**Work required**
Extract each line of the data below exactly as written.

▬▬▬

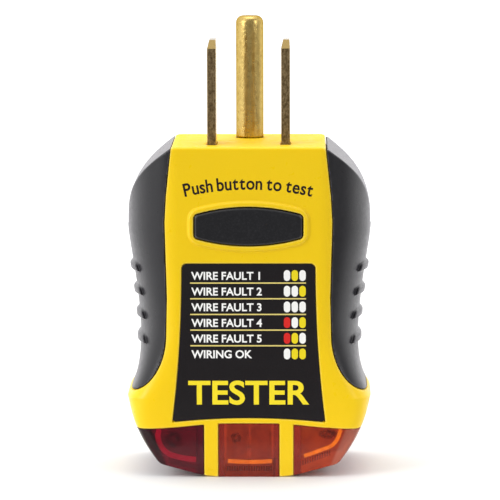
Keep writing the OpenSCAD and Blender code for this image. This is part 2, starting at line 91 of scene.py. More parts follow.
button_lo, button_hi = box_mm("test_button")
label_lo, label_hi = box_mm("legend_label")
pin_lo, pin_hi = box_mm("ground_pin")
lens_lo, lens_hi = box_mm("centre_amber_lens")
board_lo, board_hi = box_mm("circuit_board")
screws_lo, screws_hi = box_mm("case_screws")

# Housing: half widths with the levels where the outline has them, walls and gaps
HALF_DEPTH = lens_hi[1]
FLAT_HALF = 12.0
TOP_HALF = 13.1
HIP, HIP_Z = box_mm("front_shell")[1][0], -14.3
WAIST, WAIST_Z = 19.0, -34.0
FLARE_Z = -43.5
HEEL = (15.7, -54.65)
TOE_X, FOOT_Z = 7.7, lens_lo[2]
ROUND_Z, SQUARENESS = -30.0, 10.0
WALL = 2.25
PIECE_GAP = 0.07

# Grips: edge of the panel between them as (levels, half widths), and their finger ridges
PANEL_HALF = ((0, -8.5, -13, -26, -32.5), (13.2, 14.1, 14.35, 14.0, 14.15))
SWEEP_Z = -32.5
GRIP_REACH = HIP + 0.4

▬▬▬

**Result**
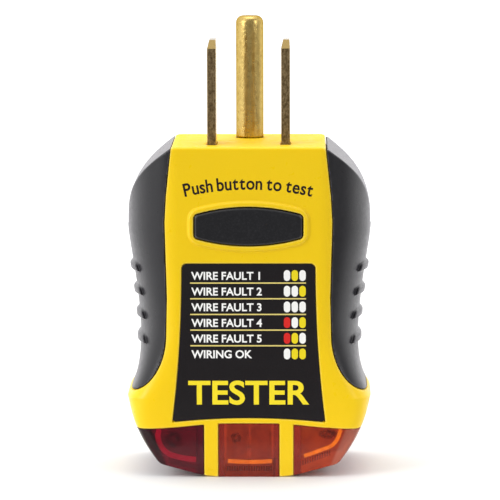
Keep writing the OpenSCAD and Blender code for this image. This is part 2, starting at line 91 of scene.py. More parts follow.
button_lo, button_hi = box_mm("test_button")
label_lo, label_hi = box_mm("legend_label")
pin_lo, pin_hi = box_mm("ground_pin")
lens_lo, lens_hi = box_mm("centre_amber_lens")
board_lo, board_hi = box_mm("circuit_board")
screws_lo, screws_hi = box_mm("case_screws")

# Housing: half widths with the levels where the outline has them, walls and gaps
HALF_DEPTH = lens_hi[1]
FLAT_HALF = 12.0
TOP_HALF = 13.1
HIP, HIP_Z = box_mm("front_shell")[1][0], -14.3
WAIST, WAIST_Z = 19.0, -34.0
FLARE_Z = -43.5
HEEL = (15.7, -54.65)
TOE_X, FOOT_Z = 7.7, lens_lo[2]
ROUND_Z, SQUARENESS = -30.0, 10.0
WALL = 2.25
PIECE_GAP = 0.07

# Grips: edge of the panel between them as (levels, half widths), and their finger ridges
PANEL_HALF = ((0, -8.5, -13, -26, -32.5), (13.2, 14.1, 14.35, 14.0, 14.15))
SWEEP_Z = -32.5
GRIP_REACH = HIP + 0.4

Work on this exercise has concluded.